— What the task requires —
Copy out all of the material exactly.

— Source data —
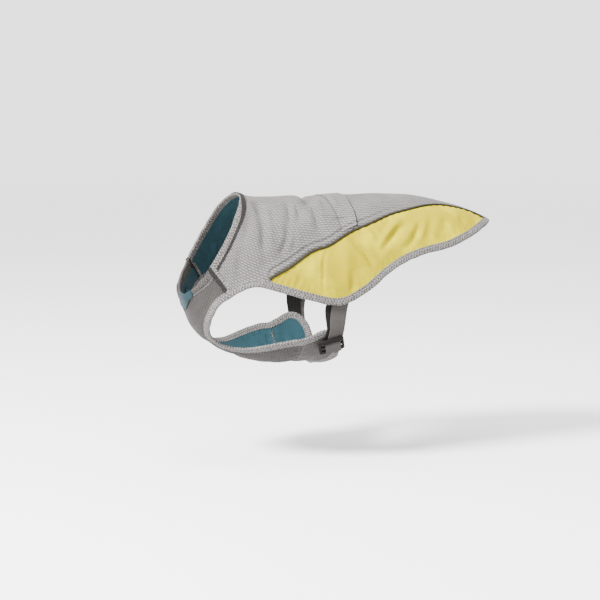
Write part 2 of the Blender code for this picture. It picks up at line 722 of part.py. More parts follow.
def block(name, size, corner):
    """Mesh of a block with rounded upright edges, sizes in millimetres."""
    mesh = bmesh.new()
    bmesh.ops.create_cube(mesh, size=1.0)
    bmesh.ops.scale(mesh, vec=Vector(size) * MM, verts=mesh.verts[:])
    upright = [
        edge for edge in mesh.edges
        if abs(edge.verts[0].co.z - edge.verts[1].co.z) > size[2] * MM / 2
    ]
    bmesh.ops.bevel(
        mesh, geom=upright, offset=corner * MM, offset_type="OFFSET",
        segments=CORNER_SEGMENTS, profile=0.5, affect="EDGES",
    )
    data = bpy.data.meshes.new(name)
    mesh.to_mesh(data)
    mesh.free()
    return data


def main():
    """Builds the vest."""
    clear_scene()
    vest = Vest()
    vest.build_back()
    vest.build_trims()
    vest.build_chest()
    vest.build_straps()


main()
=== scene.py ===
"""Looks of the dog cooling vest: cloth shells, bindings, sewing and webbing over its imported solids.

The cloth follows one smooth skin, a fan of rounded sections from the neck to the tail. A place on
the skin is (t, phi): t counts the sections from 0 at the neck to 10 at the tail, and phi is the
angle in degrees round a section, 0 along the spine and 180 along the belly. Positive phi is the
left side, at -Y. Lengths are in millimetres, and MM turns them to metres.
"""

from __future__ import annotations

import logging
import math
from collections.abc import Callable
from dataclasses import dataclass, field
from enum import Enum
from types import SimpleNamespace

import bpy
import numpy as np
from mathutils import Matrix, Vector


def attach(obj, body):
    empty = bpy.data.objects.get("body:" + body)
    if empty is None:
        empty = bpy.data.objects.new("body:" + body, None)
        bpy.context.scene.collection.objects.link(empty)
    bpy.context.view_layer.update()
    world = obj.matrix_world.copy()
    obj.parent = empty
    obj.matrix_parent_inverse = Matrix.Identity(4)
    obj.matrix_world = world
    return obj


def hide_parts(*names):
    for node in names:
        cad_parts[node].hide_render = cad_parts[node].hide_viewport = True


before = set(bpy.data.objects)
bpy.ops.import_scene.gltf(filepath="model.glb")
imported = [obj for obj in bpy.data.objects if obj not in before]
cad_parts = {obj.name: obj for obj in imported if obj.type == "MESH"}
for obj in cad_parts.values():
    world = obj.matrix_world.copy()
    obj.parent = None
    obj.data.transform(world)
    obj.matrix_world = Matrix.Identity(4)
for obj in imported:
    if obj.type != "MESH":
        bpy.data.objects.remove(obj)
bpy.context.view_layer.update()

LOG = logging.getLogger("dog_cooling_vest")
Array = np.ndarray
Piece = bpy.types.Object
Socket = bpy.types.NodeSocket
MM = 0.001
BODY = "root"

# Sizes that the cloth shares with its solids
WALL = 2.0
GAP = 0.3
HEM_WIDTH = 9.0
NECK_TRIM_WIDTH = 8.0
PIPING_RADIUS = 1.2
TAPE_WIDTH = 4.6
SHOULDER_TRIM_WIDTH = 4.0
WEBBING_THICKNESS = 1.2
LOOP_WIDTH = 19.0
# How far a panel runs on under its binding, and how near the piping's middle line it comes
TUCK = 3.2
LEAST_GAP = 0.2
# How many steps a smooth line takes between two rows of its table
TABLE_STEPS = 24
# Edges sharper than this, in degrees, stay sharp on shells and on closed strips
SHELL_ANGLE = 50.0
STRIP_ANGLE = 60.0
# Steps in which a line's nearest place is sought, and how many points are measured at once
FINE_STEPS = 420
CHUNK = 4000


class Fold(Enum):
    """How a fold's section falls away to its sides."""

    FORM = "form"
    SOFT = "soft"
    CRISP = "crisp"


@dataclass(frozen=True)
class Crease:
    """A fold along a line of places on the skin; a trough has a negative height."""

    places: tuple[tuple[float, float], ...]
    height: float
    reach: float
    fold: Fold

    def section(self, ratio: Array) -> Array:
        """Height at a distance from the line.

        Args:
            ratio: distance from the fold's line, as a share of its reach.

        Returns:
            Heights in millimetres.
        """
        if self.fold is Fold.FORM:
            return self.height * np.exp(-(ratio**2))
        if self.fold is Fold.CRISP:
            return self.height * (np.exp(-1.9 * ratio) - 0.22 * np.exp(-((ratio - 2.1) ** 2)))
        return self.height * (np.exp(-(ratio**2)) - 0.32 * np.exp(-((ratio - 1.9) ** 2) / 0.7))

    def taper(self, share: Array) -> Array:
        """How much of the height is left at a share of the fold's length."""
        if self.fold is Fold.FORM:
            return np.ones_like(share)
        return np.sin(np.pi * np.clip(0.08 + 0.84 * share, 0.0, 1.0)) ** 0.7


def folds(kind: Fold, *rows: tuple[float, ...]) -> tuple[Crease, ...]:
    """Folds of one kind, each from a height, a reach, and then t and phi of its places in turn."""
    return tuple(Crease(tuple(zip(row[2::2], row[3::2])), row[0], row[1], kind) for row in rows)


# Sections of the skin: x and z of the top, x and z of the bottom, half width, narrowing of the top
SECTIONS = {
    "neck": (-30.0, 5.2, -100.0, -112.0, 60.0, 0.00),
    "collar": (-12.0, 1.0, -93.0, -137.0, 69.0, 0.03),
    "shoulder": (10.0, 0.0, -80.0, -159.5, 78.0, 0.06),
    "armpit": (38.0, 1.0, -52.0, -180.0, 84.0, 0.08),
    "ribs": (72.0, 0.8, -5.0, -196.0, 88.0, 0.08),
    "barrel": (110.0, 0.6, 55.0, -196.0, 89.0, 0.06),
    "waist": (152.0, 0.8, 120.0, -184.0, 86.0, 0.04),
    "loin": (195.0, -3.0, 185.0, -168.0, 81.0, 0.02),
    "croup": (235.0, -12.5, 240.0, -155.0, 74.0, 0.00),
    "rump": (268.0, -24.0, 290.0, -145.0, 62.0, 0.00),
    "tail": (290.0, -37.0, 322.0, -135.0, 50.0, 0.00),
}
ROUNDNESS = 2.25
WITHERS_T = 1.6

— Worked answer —
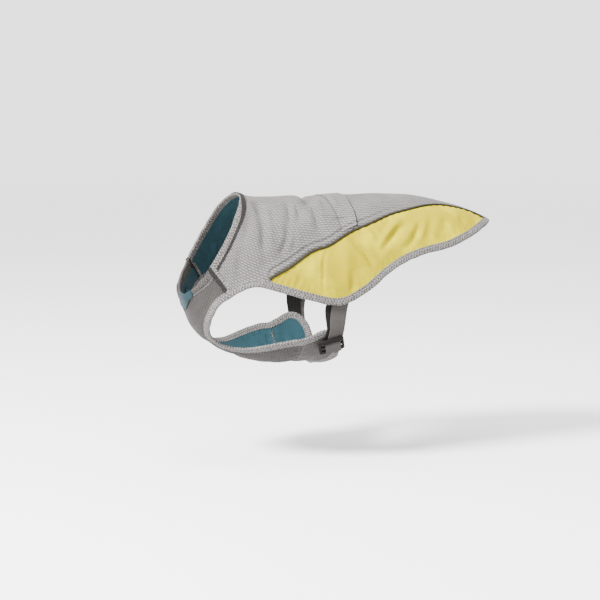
Write part 2 of the Blender code for this picture. It picks up at line 722 of part.py. More parts follow.
def block(name, size, corner):
    """Mesh of a block with rounded upright edges, sizes in millimetres."""
    mesh = bmesh.new()
    bmesh.ops.create_cube(mesh, size=1.0)
    bmesh.ops.scale(mesh, vec=Vector(size) * MM, verts=mesh.verts[:])
    upright = [
        edge for edge in mesh.edges
        if abs(edge.verts[0].co.z - edge.verts[1].co.z) > size[2] * MM / 2
    ]
    bmesh.ops.bevel(
        mesh, geom=upright, offset=corner * MM, offset_type="OFFSET",
        segments=CORNER_SEGMENTS, profile=0.5, affect="EDGES",
    )
    data = bpy.data.meshes.new(name)
    mesh.to_mesh(data)
    mesh.free()
    return data


def main():
    """Builds the vest."""
    clear_scene()
    vest = Vest()
    vest.build_back()
    vest.build_trims()
    vest.build_chest()
    vest.build_straps()


main()
=== scene.py ===
"""Looks of the dog cooling vest: cloth shells, bindings, sewing and webbing over its imported solids.

The cloth follows one smooth skin, a fan of rounded sections from the neck to the tail. A place on
the skin is (t, phi): t counts the sections from 0 at the neck to 10 at the tail, and phi is the
angle in degrees round a section, 0 along the spine and 180 along the belly. Positive phi is the
left side, at -Y. Lengths are in millimetres, and MM turns them to metres.
"""

from __future__ import annotations

import logging
import math
from collections.abc import Callable
from dataclasses import dataclass, field
from enum import Enum
from types import SimpleNamespace

import bpy
import numpy as np
from mathutils import Matrix, Vector


def attach(obj, body):
    empty = bpy.data.objects.get("body:" + body)
    if empty is None:
        empty = bpy.data.objects.new("body:" + body, None)
        bpy.context.scene.collection.objects.link(empty)
    bpy.context.view_layer.update()
    world = obj.matrix_world.copy()
    obj.parent = empty
    obj.matrix_parent_inverse = Matrix.Identity(4)
    obj.matrix_world = world
    return obj


def hide_parts(*names):
    for node in names:
        cad_parts[node].hide_render = cad_parts[node].hide_viewport = True


before = set(bpy.data.objects)
bpy.ops.import_scene.gltf(filepath="model.glb")
imported = [obj for obj in bpy.data.objects if obj not in before]
cad_parts = {obj.name: obj for obj in imported if obj.type == "MESH"}
for obj in cad_parts.values():
    world = obj.matrix_world.copy()
    obj.parent = None
    obj.data.transform(world)
    obj.matrix_world = Matrix.Identity(4)
for obj in imported:
    if obj.type != "MESH":
        bpy.data.objects.remove(obj)
bpy.context.view_layer.update()

LOG = logging.getLogger("dog_cooling_vest")
Array = np.ndarray
Piece = bpy.types.Object
Socket = bpy.types.NodeSocket
MM = 0.001
BODY = "root"

# Sizes that the cloth shares with its solids
WALL = 2.0
GAP = 0.3
HEM_WIDTH = 9.0
NECK_TRIM_WIDTH = 8.0
PIPING_RADIUS = 1.2
TAPE_WIDTH = 4.6
SHOULDER_TRIM_WIDTH = 4.0
WEBBING_THICKNESS = 1.2
LOOP_WIDTH = 19.0
# How far a panel runs on under its binding, and how near the piping's middle line it comes
TUCK = 3.2
LEAST_GAP = 0.2
# How many steps a smooth line takes between two rows of its table
TABLE_STEPS = 24
# Edges sharper than this, in degrees, stay sharp on shells and on closed strips
SHELL_ANGLE = 50.0
STRIP_ANGLE = 60.0
# Steps in which a line's nearest place is sought, and how many points are measured at once
FINE_STEPS = 420
CHUNK = 4000


class Fold(Enum):
    """How a fold's section falls away to its sides."""

    FORM = "form"
    SOFT = "soft"
    CRISP = "crisp"


@dataclass(frozen=True)
class Crease:
    """A fold along a line of places on the skin; a trough has a negative height."""

    places: tuple[tuple[float, float], ...]
    height: float
    reach: float
    fold: Fold

    def section(self, ratio: Array) -> Array:
        """Height at a distance from the line.

        Args:
            ratio: distance from the fold's line, as a share of its reach.

        Returns:
            Heights in millimetres.
        """
        if self.fold is Fold.FORM:
            return self.height * np.exp(-(ratio**2))
        if self.fold is Fold.CRISP:
            return self.height * (np.exp(-1.9 * ratio) - 0.22 * np.exp(-((ratio - 2.1) ** 2)))
        return self.height * (np.exp(-(ratio**2)) - 0.32 * np.exp(-((ratio - 1.9) ** 2) / 0.7))

    def taper(self, share: Array) -> Array:
        """How much of the height is left at a share of the fold's length."""
        if self.fold is Fold.FORM:
            return np.ones_like(share)
        return np.sin(np.pi * np.clip(0.08 + 0.84 * share, 0.0, 1.0)) ** 0.7


def folds(kind: Fold, *rows: tuple[float, ...]) -> tuple[Crease, ...]:
    """Folds of one kind, each from a height, a reach, and then t and phi of its places in turn."""
    return tuple(Crease(tuple(zip(row[2::2], row[3::2])), row[0], row[1], kind) for row in rows)


# Sections of the skin: x and z of the top, x and z of the bottom, half width, narrowing of the top
SECTIONS = {
    "neck": (-30.0, 5.2, -100.0, -112.0, 60.0, 0.00),
    "collar": (-12.0, 1.0, -93.0, -137.0, 69.0, 0.03),
    "shoulder": (10.0, 0.0, -80.0, -159.5, 78.0, 0.06),
    "armpit": (38.0, 1.0, -52.0, -180.0, 84.0, 0.08),
    "ribs": (72.0, 0.8, -5.0, -196.0, 88.0, 0.08),
    "barrel": (110.0, 0.6, 55.0, -196.0, 89.0, 0.06),
    "waist": (152.0, 0.8, 120.0, -184.0, 86.0, 0.04),
    "loin": (195.0, -3.0, 185.0, -168.0, 81.0, 0.02),
    "croup": (235.0, -12.5, 240.0, -155.0, 74.0, 0.00),
    "rump": (268.0, -24.0, 290.0, -145.0, 62.0, 0.00),
    "tail": (290.0, -37.0, 322.0, -135.0, 50.0, 0.00),
}
ROUNDNESS = 2.25
WITHERS_T = 1.6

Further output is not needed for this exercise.